§ **MATERIALS PROVIDED**:
┌──
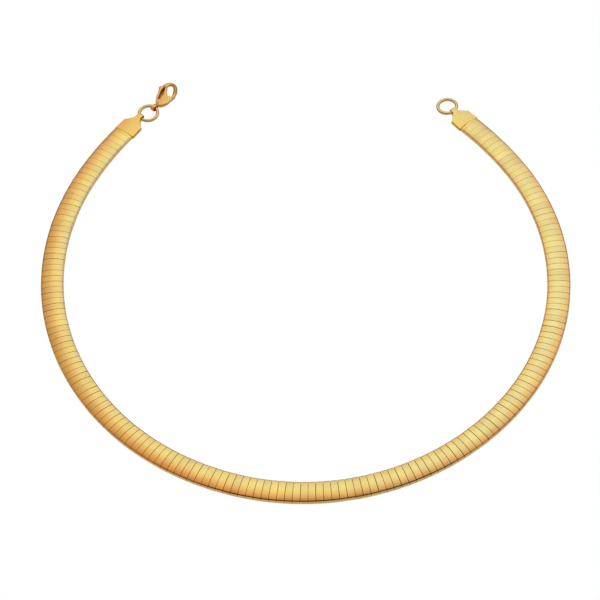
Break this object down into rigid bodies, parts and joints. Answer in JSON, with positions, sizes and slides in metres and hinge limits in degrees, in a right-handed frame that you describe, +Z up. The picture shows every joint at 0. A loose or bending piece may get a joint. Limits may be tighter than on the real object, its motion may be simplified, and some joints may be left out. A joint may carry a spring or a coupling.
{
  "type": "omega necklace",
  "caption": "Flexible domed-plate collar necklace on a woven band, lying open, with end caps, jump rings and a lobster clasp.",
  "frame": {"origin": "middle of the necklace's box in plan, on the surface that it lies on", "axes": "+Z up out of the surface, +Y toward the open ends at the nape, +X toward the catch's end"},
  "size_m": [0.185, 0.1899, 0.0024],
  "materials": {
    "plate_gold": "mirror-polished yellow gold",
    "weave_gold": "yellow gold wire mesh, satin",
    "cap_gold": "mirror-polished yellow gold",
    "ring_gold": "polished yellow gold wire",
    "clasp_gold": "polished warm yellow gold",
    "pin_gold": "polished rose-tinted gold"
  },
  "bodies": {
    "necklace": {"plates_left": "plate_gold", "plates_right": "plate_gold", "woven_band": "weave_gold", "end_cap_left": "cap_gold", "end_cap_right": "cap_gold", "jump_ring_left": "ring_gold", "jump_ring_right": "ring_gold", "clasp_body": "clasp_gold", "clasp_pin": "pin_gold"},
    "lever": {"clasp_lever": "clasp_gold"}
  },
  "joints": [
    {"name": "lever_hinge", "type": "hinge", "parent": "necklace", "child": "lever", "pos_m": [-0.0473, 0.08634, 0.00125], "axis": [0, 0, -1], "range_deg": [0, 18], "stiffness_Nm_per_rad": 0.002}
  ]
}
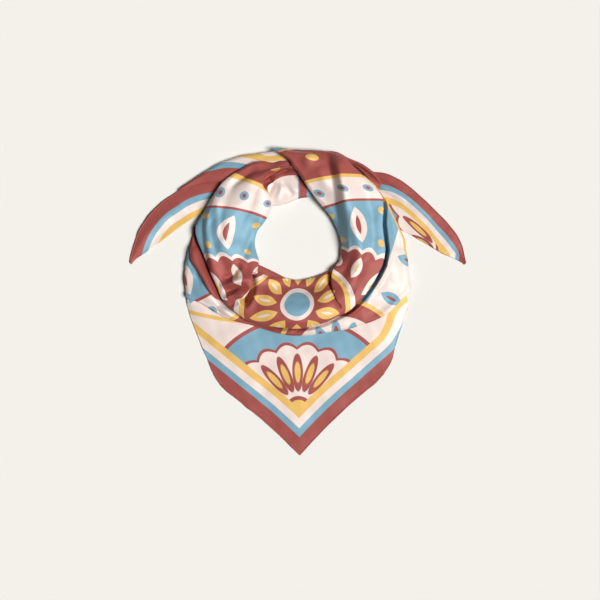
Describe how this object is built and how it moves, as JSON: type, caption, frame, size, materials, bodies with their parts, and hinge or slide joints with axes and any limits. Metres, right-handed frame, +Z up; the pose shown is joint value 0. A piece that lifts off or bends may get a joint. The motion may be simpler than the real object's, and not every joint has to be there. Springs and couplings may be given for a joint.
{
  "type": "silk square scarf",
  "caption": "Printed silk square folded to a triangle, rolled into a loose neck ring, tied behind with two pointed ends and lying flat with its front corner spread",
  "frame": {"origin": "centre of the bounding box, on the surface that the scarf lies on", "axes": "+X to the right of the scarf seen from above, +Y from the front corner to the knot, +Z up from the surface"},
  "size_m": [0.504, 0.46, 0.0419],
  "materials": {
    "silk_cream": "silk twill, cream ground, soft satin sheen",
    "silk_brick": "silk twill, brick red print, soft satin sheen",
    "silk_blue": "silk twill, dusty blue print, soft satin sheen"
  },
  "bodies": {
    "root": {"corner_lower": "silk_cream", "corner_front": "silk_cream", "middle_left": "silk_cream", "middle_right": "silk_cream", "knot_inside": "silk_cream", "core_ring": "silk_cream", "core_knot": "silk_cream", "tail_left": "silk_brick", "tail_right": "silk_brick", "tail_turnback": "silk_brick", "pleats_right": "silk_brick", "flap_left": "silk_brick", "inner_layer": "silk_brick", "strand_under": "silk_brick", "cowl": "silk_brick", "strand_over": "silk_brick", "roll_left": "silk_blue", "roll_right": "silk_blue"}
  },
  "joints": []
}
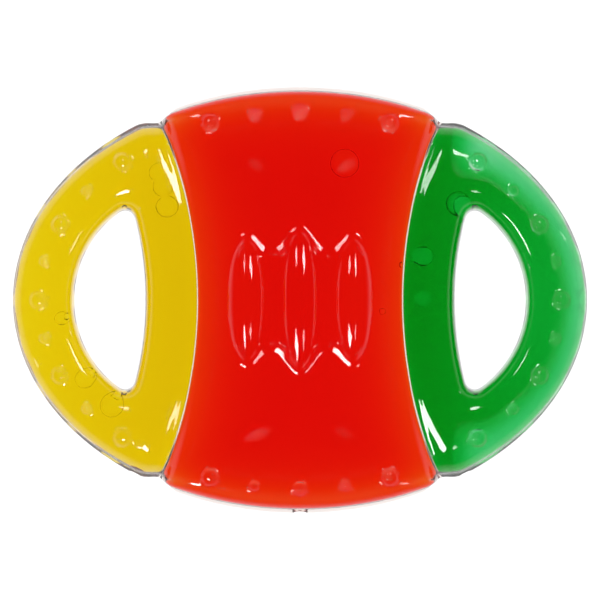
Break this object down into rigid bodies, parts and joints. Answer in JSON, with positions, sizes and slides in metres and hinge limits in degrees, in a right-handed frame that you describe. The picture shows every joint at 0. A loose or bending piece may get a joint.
└──
§ **YOUR INSTRUCTIONS**: Return all of the data precisely as it appears.

§ **TASK RESULT**:
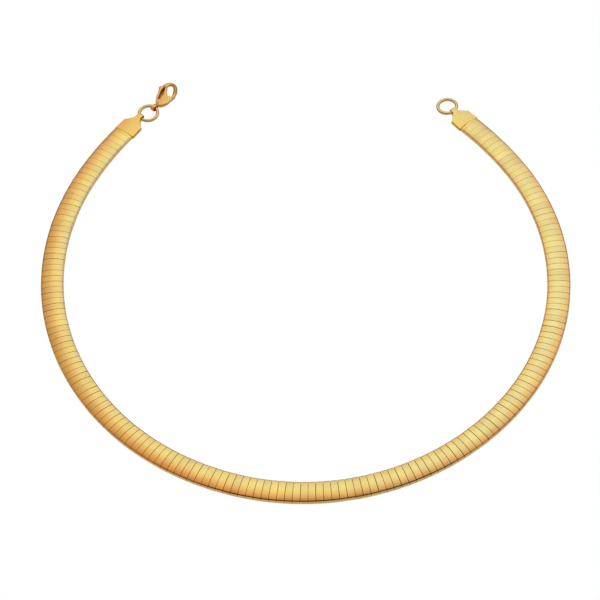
Break this object down into rigid bodies, parts and joints. Answer in JSON, with positions, sizes and slides in metres and hinge limits in degrees, in a right-handed frame that you describe, +Z up. The picture shows every joint at 0. A loose or bending piece may get a joint. Limits may be tighter than on the real object, its motion may be simplified, and some joints may be left out. A joint may carry a spring or a coupling.
{
  "type": "omega necklace",
  "caption": "Flexible domed-plate collar necklace on a woven band, lying open, with end caps, jump rings and a lobster clasp.",
  "frame": {"origin": "middle of the necklace's box in plan, on the surface that it lies on", "axes": "+Z up out of the surface, +Y toward the open ends at the nape, +X toward the catch's end"},
  "size_m": [0.185, 0.1899, 0.0024],
  "materials": {
    "plate_gold": "mirror-polished yellow gold",
    "weave_gold": "yellow gold wire mesh, satin",
    "cap_gold": "mirror-polished yellow gold",
    "ring_gold": "polished yellow gold wire",
    "clasp_gold": "polished warm yellow gold",
    "pin_gold": "polished rose-tinted gold"
  },
  "bodies": {
    "necklace": {"plates_left": "plate_gold", "plates_right": "plate_gold", "woven_band": "weave_gold", "end_cap_left": "cap_gold", "end_cap_right": "cap_gold", "jump_ring_left": "ring_gold", "jump_ring_right": "ring_gold", "clasp_body": "clasp_gold", "clasp_pin": "pin_gold"},
    "lever": {"clasp_lever": "clasp_gold"}
  },
  "joints": [
    {"name": "lever_hinge", "type": "hinge", "parent": "necklace", "child": "lever", "pos_m": [-0.0473, 0.08634, 0.00125], "axis": [0, 0, -1], "range_deg": [0, 18], "stiffness_Nm_per_rad": 0.002}
  ]
}
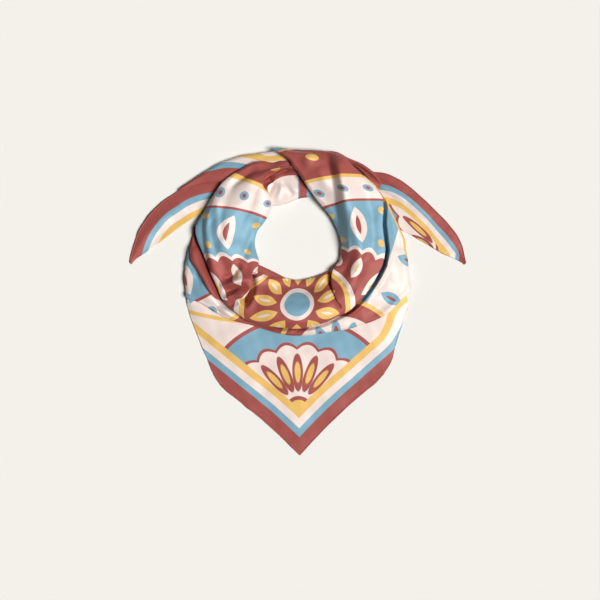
Describe how this object is built and how it moves, as JSON: type, caption, frame, size, materials, bodies with their parts, and hinge or slide joints with axes and any limits. Metres, right-handed frame, +Z up; the pose shown is joint value 0. A piece that lifts off or bends may get a joint. The motion may be simpler than the real object's, and not every joint has to be there. Springs and couplings may be given for a joint.
{
  "type": "silk square scarf",
  "caption": "Printed silk square folded to a triangle, rolled into a loose neck ring, tied behind with two pointed ends and lying flat with its front corner spread",
  "frame": {"origin": "centre of the bounding box, on the surface that the scarf lies on", "axes": "+X to the right of the scarf seen from above, +Y from the front corner to the knot, +Z up from the surface"},
  "size_m": [0.504, 0.46, 0.0419],
  "materials": {
    "silk_cream": "silk twill, cream ground, soft satin sheen",
    "silk_brick": "silk twill, brick red print, soft satin sheen",
    "silk_blue": "silk twill, dusty blue print, soft satin sheen"
  },
  "bodies": {
    "root": {"corner_lower": "silk_cream", "corner_front": "silk_cream", "middle_left": "silk_cream", "middle_right": "silk_cream", "knot_inside": "silk_cream", "core_ring": "silk_cream", "core_knot": "silk_cream", "tail_left": "silk_brick", "tail_right": "silk_brick", "tail_turnback": "silk_brick", "pleats_right": "silk_brick", "flap_left": "silk_brick", "inner_layer": "silk_brick", "strand_under": "silk_brick", "cowl": "silk_brick", "strand_over": "silk_brick", "roll_left": "silk_blue", "roll_right": "silk_blue"}
  },
  "joints": []
}
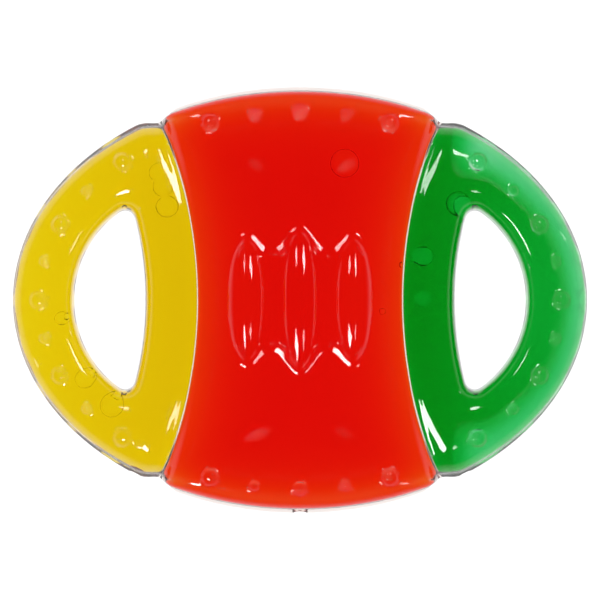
Break this object down into rigid bodies, parts and joints. Answer in JSON, with positions, sizes and slides in metres and hinge limits in degrees, in a right-handed frame that you describe. The picture shows every joint at 0. A loose or bending piece may get a joint.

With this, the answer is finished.